» **Task to complete**
Print each line from the start of the records below up through the line where "return (1 - CREASE_KEPT * near)[:, None]" is found, exactly as given.

» **Given information**
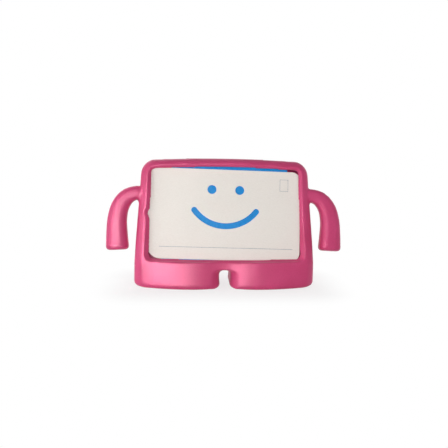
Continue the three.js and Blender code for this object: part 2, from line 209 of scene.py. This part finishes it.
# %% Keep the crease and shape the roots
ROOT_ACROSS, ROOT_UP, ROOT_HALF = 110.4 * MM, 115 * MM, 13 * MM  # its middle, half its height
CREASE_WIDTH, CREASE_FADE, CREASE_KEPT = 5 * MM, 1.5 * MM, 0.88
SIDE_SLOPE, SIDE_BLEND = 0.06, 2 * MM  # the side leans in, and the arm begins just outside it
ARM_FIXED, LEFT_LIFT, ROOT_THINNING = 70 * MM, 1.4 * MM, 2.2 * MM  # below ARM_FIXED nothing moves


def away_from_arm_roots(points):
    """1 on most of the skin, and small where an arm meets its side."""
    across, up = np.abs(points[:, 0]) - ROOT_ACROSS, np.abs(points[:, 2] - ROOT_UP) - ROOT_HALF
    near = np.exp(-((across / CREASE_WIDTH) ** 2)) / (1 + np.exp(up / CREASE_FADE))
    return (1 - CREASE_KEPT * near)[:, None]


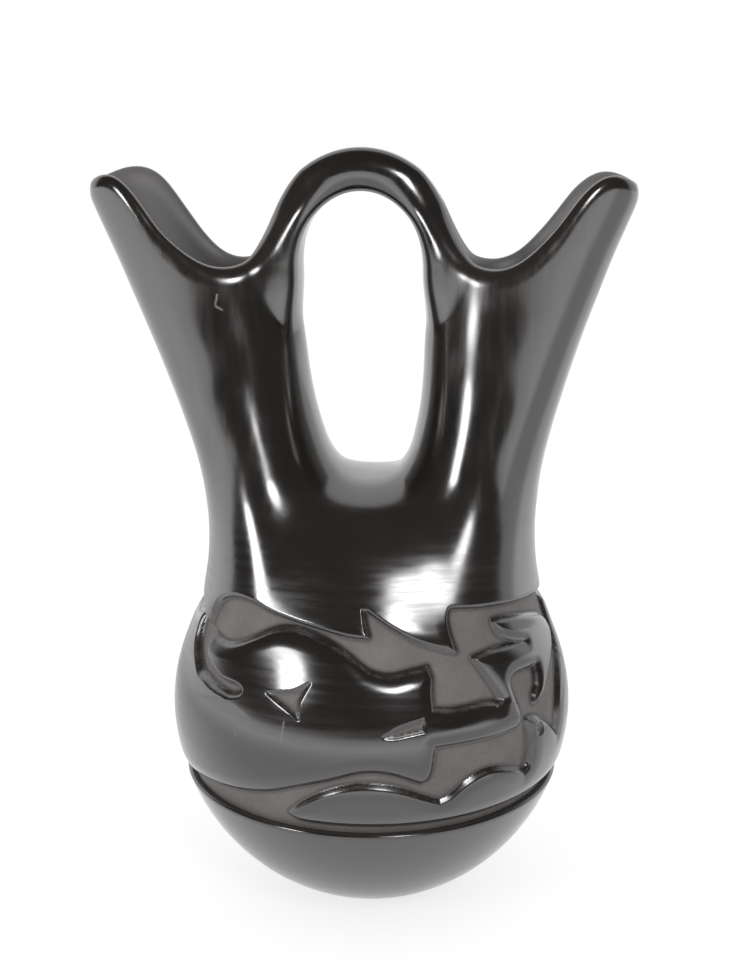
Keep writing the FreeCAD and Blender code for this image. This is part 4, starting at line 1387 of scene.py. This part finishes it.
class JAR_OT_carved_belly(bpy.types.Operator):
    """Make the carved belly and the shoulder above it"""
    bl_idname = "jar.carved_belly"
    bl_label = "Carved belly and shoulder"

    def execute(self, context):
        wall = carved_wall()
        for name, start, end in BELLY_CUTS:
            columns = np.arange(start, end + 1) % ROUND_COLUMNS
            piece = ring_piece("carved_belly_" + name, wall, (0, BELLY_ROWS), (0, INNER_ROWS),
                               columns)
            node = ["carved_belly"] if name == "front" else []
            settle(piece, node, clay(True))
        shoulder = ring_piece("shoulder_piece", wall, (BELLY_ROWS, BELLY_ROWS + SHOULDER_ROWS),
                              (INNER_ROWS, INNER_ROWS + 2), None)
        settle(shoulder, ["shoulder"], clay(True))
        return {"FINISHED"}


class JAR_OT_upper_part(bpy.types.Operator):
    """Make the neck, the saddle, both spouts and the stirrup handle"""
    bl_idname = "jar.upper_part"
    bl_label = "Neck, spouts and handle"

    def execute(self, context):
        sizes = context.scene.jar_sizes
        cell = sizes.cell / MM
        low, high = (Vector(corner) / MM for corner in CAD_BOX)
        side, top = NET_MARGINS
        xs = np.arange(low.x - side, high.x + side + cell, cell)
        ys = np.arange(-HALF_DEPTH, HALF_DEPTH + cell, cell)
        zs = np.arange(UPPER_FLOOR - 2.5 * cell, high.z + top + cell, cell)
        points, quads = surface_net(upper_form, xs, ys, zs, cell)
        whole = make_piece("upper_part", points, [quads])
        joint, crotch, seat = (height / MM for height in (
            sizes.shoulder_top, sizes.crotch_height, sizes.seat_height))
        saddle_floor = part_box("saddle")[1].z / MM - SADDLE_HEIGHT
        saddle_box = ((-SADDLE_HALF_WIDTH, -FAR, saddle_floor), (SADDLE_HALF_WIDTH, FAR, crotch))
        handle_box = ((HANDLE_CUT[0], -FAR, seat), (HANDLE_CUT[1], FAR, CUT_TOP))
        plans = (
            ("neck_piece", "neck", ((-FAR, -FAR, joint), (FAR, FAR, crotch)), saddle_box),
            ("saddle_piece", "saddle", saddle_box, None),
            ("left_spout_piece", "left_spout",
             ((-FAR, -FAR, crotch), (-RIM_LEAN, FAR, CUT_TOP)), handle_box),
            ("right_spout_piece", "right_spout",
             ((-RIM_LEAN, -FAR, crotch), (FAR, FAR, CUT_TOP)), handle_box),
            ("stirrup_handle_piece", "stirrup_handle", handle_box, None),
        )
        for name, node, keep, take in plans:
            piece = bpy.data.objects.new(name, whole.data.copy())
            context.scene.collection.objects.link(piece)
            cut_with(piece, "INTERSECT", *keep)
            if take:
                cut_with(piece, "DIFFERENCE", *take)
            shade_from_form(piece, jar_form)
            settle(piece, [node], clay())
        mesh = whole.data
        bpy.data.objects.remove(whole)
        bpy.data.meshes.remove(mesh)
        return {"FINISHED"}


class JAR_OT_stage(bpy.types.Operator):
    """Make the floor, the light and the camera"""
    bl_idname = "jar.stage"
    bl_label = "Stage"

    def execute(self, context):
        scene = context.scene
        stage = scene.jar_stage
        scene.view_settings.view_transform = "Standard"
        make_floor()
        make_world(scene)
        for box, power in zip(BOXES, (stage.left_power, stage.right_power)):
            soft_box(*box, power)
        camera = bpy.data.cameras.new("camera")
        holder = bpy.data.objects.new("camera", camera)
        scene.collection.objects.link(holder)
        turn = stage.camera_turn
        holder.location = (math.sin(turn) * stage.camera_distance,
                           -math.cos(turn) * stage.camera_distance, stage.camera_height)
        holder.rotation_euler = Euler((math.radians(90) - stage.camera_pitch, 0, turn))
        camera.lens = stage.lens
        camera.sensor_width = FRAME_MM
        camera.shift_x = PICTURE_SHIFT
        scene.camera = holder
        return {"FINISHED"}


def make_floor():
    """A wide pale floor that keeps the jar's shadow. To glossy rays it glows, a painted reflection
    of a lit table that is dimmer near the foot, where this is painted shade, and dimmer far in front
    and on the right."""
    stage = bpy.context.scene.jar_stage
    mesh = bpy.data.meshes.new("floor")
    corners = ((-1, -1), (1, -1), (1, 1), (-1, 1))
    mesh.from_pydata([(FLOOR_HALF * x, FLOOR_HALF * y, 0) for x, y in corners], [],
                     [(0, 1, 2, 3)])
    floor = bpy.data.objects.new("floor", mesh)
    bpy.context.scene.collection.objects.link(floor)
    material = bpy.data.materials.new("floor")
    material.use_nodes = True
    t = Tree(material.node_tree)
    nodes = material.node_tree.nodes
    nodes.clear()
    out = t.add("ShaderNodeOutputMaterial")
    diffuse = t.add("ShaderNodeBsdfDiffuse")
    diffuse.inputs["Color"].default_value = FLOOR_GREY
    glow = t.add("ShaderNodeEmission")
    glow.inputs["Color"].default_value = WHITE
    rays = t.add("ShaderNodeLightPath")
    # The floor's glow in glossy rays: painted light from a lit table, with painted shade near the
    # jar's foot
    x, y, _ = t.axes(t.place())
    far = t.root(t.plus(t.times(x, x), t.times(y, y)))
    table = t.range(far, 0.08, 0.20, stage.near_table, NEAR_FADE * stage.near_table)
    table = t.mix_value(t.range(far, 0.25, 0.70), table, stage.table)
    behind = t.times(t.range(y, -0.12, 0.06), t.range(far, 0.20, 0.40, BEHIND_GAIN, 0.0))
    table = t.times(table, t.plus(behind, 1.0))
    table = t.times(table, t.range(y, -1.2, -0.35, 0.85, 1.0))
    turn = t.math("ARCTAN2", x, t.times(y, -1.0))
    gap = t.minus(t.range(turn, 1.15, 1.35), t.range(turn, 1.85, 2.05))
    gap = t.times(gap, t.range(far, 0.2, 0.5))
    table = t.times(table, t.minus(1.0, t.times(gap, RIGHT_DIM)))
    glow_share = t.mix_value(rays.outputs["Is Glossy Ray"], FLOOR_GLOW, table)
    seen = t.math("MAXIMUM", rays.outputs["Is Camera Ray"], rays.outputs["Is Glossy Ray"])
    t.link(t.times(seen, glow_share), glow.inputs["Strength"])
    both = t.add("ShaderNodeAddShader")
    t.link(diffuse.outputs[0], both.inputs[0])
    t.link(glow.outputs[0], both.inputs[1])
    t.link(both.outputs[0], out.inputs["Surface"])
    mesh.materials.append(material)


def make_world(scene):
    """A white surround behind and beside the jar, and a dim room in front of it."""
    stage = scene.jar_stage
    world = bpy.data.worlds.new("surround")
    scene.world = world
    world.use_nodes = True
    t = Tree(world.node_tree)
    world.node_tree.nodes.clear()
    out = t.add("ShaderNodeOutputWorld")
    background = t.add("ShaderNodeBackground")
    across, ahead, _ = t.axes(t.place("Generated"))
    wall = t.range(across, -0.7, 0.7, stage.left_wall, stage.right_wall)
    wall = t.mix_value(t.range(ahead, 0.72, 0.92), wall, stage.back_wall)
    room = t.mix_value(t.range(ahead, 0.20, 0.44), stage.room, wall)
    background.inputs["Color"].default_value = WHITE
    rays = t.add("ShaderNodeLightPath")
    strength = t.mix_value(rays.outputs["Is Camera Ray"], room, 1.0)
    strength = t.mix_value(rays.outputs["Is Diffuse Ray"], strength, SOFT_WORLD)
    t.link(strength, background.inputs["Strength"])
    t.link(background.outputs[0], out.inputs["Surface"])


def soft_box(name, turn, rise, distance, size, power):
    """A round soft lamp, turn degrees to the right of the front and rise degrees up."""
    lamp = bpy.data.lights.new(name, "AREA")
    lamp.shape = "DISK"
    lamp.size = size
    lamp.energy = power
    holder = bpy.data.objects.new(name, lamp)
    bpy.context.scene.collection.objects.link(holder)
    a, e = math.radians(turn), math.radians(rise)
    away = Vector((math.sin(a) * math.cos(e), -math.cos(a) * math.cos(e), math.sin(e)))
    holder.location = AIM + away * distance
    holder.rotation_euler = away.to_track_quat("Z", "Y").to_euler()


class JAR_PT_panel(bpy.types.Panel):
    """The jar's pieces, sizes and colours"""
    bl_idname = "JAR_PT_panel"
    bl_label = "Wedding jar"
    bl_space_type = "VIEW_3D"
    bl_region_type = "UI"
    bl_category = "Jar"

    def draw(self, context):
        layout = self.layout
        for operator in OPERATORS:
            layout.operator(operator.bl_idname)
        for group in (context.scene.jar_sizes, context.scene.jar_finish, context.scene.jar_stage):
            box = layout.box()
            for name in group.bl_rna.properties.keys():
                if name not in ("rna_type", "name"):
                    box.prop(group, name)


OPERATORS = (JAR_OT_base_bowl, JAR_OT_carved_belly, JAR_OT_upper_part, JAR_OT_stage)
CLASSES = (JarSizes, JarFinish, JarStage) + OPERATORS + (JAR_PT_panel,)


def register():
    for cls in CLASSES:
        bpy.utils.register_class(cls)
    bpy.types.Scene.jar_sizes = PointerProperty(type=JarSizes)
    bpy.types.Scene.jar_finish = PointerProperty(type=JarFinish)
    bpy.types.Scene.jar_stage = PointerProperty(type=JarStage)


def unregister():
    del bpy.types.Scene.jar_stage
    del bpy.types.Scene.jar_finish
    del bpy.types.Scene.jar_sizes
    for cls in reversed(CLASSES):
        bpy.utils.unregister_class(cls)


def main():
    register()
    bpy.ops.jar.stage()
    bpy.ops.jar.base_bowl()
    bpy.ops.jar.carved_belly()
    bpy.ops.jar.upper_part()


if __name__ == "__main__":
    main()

» **Correct result**
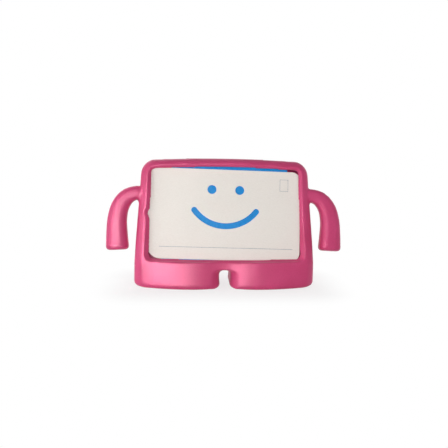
Continue the three.js and Blender code for this object: part 2, from line 209 of scene.py. This part finishes it.
# %% Keep the crease and shape the roots
ROOT_ACROSS, ROOT_UP, ROOT_HALF = 110.4 * MM, 115 * MM, 13 * MM  # its middle, half its height
CREASE_WIDTH, CREASE_FADE, CREASE_KEPT = 5 * MM, 1.5 * MM, 0.88
SIDE_SLOPE, SIDE_BLEND = 0.06, 2 * MM  # the side leans in, and the arm begins just outside it
ARM_FIXED, LEFT_LIFT, ROOT_THINNING = 70 * MM, 1.4 * MM, 2.2 * MM  # below ARM_FIXED nothing moves


def away_from_arm_roots(points):
    """1 on most of the skin, and small where an arm meets its side."""
    across, up = np.abs(points[:, 0]) - ROOT_ACROSS, np.abs(points[:, 2] - ROOT_UP) - ROOT_HALF
    near = np.exp(-((across / CREASE_WIDTH) ** 2)) / (1 + np.exp(up / CREASE_FADE))
    return (1 - CREASE_KEPT * near)[:, None]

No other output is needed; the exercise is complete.